Payment Terms and Cash Flow
Standard payment terms in East Africa:
- Deposit: 30% due at booking confirmation
- Balance: 70% due 60 days before client arrival
- Late bookings (within 30 days): 100% due immediately
- Agent commission: Deducted from balance payment, or invoiced separately post-travel
Cash flow reality: You often collect full payment from your client 90+ days before departure, pay the DMC 60 days before, and hold the commission throughout. This positive cash flow is one of the financial advantages of selling safari.
Protecting Your Commission
- Get commission terms in writing before sending your first booking — email confirmation is sufficient, formal contract is better
- Never let your DMC contact your client directly without your knowledge. Establish this boundary early
- Track all bookings with a shared reference system. Disputes arise from poor record-keeping, not bad intentions
- Invoice promptly if commission is paid post-travel. DMC accounting cycles close monthly — delay and you wait another 30 days
Frequently Asked Questions
Should I charge the client a planning fee on top of commission?

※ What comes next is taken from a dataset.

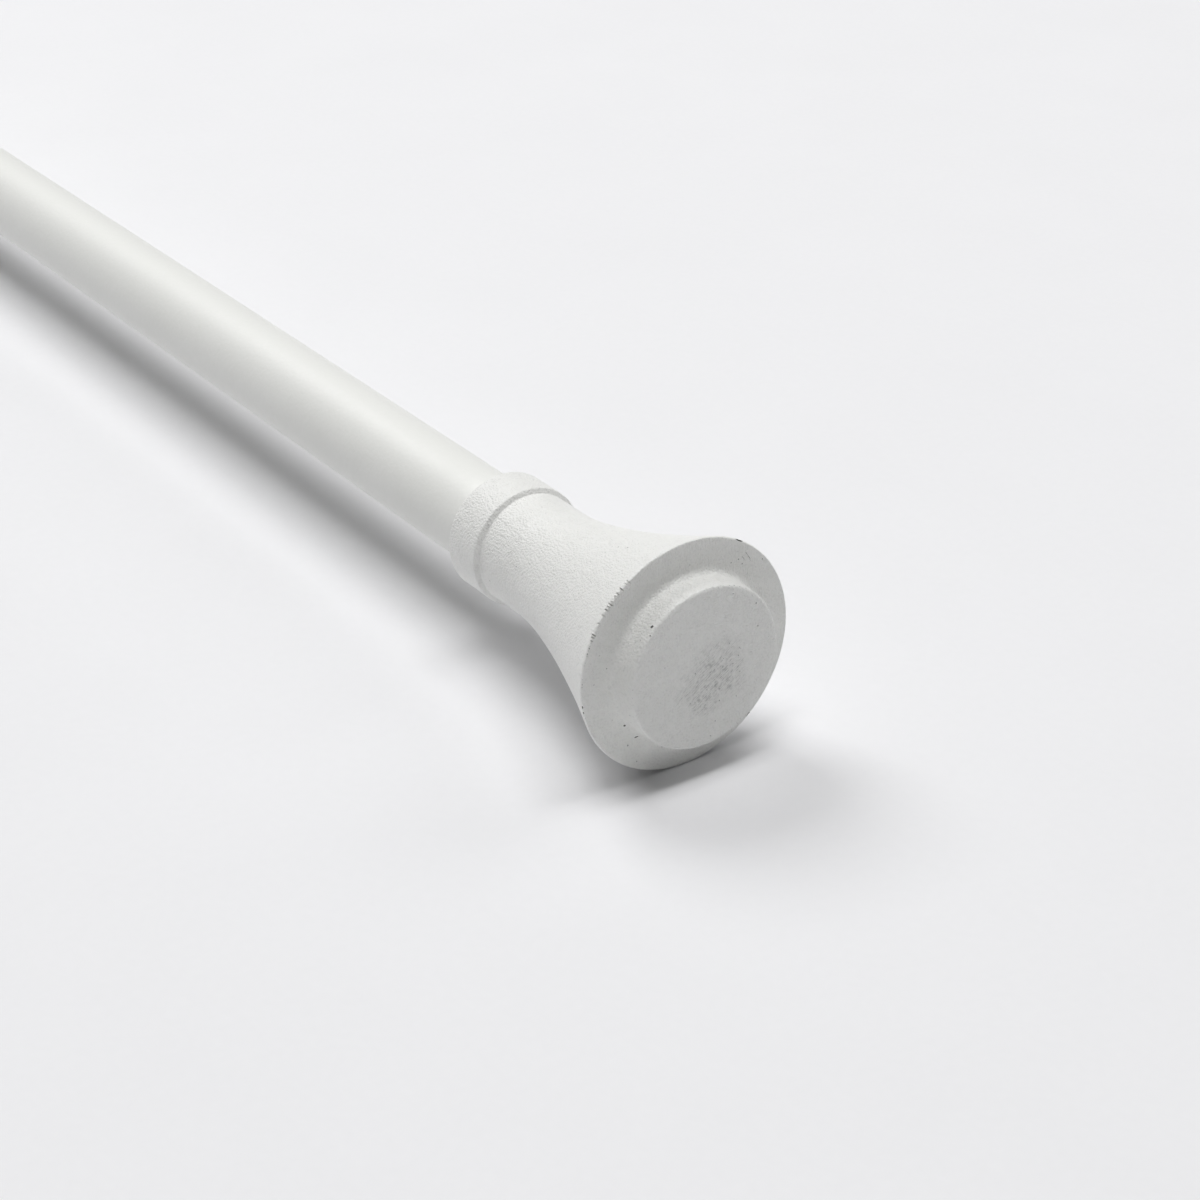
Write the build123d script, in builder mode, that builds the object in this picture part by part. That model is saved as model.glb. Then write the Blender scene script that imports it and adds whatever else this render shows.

Many agents charge a planning/consultation fee ($200-500 per itinerary) that's credited toward the booking if the client confirms. This compensates your time on complex itineraries that don't convert. It also qualifies serious clients from tire-kickers. The commission from the DMC remains separate.
Do DMCs pay commission on park fees?
Generally no. Park fees are government-set costs passed through at face value. Commission applies to the DMC's own services and supplier margins: accommodation, transport, guides, and activities. This is why luxury bookings earn more commission — the commissionable portion is larger.
What if a client cancels after I've earned commission?
Standard practice: if the DMC refunds the client, they claw back your commission proportionally. If the DMC retains a cancellation fee (typically 10-25% of trip cost), you retain your commission on the retained portion. Get cancellation terms in your written agreement.